То же самое можно сказать и о надежде. Потому что надежды бывают у разных людей разные; в основном они крайне глупы; и даже, к сожалению, у людей, которые себя христианами считают, тоже бывают надежды на всякие мирские вещи и на всякие глупости. Разумеется, христианская добродетель тут совершенно не при чем. А христианская надежда — это надежда не на что-нибудь из нашего мира, а только на Царствие Небесное, вступить в которое мы должны еще прежде нашей физической смерти, хотя бы залог его получить, а окончательно получить его уже после нашей кончины. И коль скоро мы здесь ничего не имеем, то это та самая надежда, которая дает нам возможность умереть для мира. Потому что мы умираем для мира, чтобы жить со Христом в Царствии Небесном. Это и есть значение христианской надежды.
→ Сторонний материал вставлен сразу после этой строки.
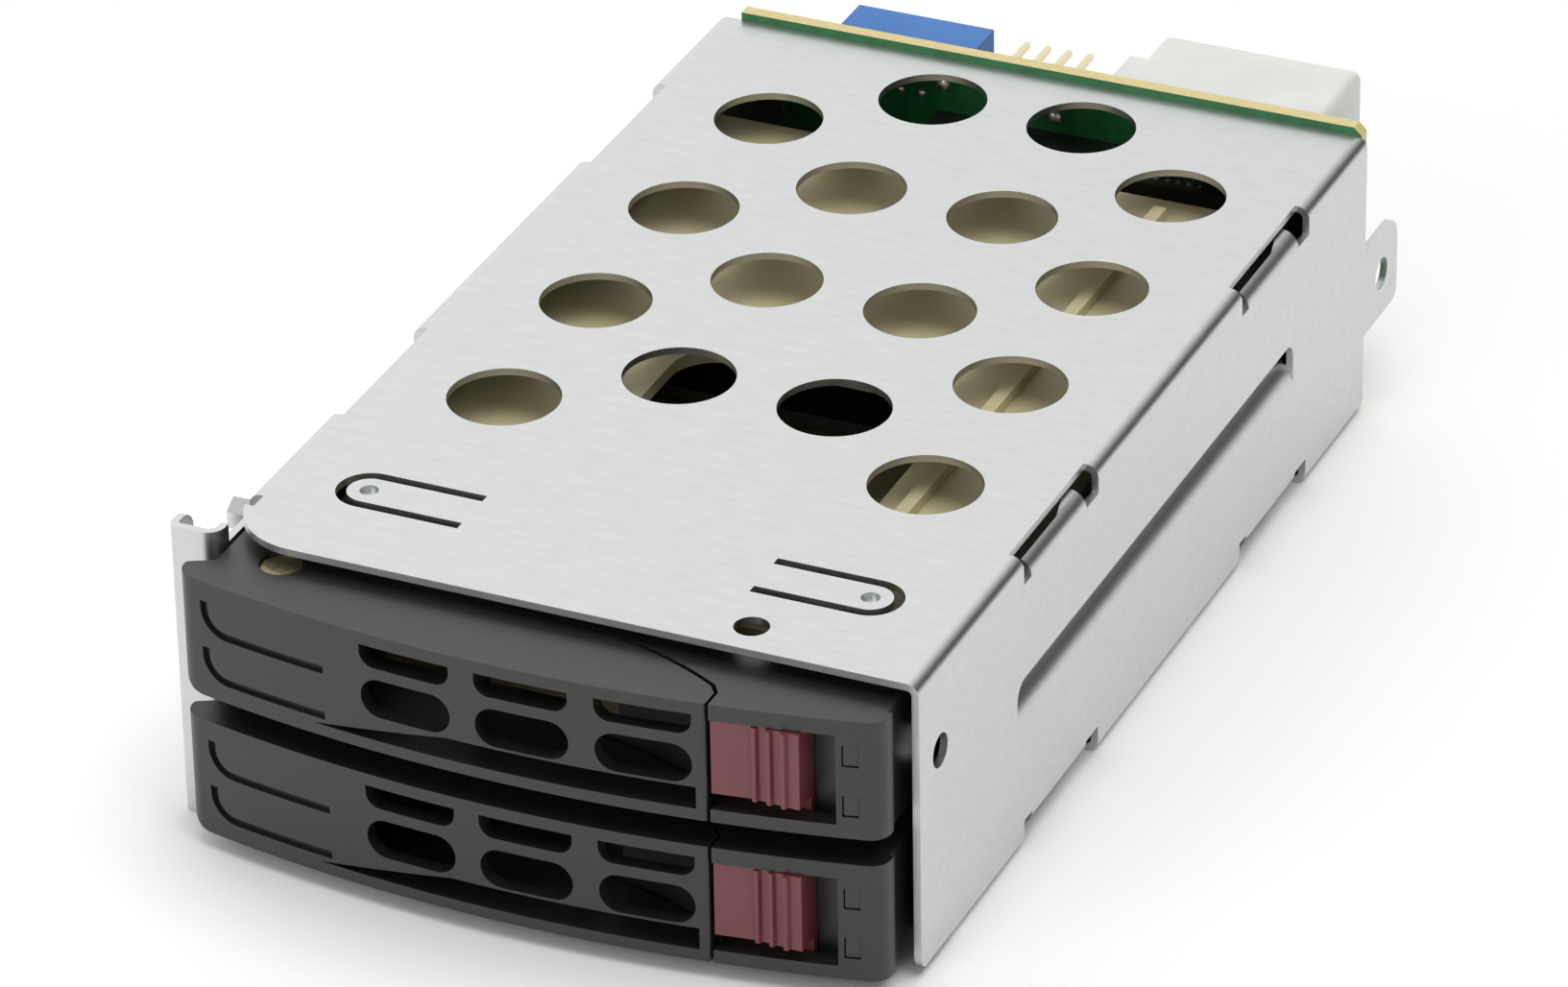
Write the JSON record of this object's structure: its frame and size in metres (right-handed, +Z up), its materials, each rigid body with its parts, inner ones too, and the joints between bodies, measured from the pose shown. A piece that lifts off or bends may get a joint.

Ну, и конечно же, христианская любовь — это именно христианская добродетель, а значит, это совсем не та любовь, которую называют этим словом в миру. Хотя в миру этим словом называют самые различные явления, но даже не стоит в них копаться и разбираться, потому что все они к христианству не имеют никакого отношения, все они являются более или менее порочными или в лучшем случае — проявлениями грубой физиологии (например, любовь матери к ребенку: ничего здесь нет ни таинственного, ни поэтического, — хотя нет и ничего особо греховного, если, конечно, эта любовь не заходит слишком далеко, что тоже очень часто бывает). А что же такое христианская любовь? Она есть та самая любовь, которой Бог любит всех, кого Он любит, — а Он любит всех. Это любовь Божия, которая принадлежит Богу, и это и есть Сам Бог, потому Господь говорит через апостола Иоанна, что “Бог есть любовь”. И поэтому она не знает различия между злыми и добрыми и обращена на всех одинаково; другое дело, что не от всех она пользуется одинаковой взаимностью. Ради этой любви Господь как раз и претерпел смерть, и поэтому, если мы будем иметь ту же самую любовь в какой-то степени, то она тоже будет нас вести только к смерти. Потому что это любовь не та, которая нас привязывает к чему-то в мире, а та, которая привязывает нас только к Царствию Небесному; а в мире мы можем относиться ко всем одинаково только тогда, когда мы не будем привязываться ни к кому в особенности. Потому что если у нас в миру есть какие-то привязанности — будь то к вещам, или к какому-то положению в обществе, или к какой-то славе, или к каким-то людям, — то значит, мы будем бояться их потерять, у нас будет возникать опасность конкуренции с кем-то; значит, мы, не дай Бог, будем кому-то завидовать; значит, мы будем отвлекаться от желания Бога желанием всех этих суетных предметов, к которым относятся в этом смысле и наши близкие. А если ничего этого нет, то тогда как раз такая любовь Божия, настоящая, как говорят святые отцы, отрешает от мира — т.е. она прекращает всякую житейскую любовь; а прекращая всякую житейскую любовь, т.е. вообще всякую житейскую привязанность, она прекращает нашу жизнь для мира; и потому она, конечно, свидетельствуется только кровью.

И вот, для того, чтобы породить эти добродетели, нужна премудрость; и для того, чтобы их исполнить в жизни, т.е. принести свидетельство, нужна премудрость. И поэтому Премудрость — София, мать этих добродетелей, — она продолжает жить во время страданий своих дочерей и умирает уже на их могиле, потому что, конечно, истинная премудрость тоже может свидетельствоваться только кровью. Потому что истинная премудрость — это не та премудрость, которая ценится в миру и которая может дать нам какое-то положение в мире, а та, которая изводит нас из мира и ради которой мы как раз принимаем смерть для мира через добродетели Веры, надежды и любви.

Молитвами святых мучениц да сподобит нас Господь стяжать все эти добродетели и выйти из мира в Царствие Небесное. Аминь.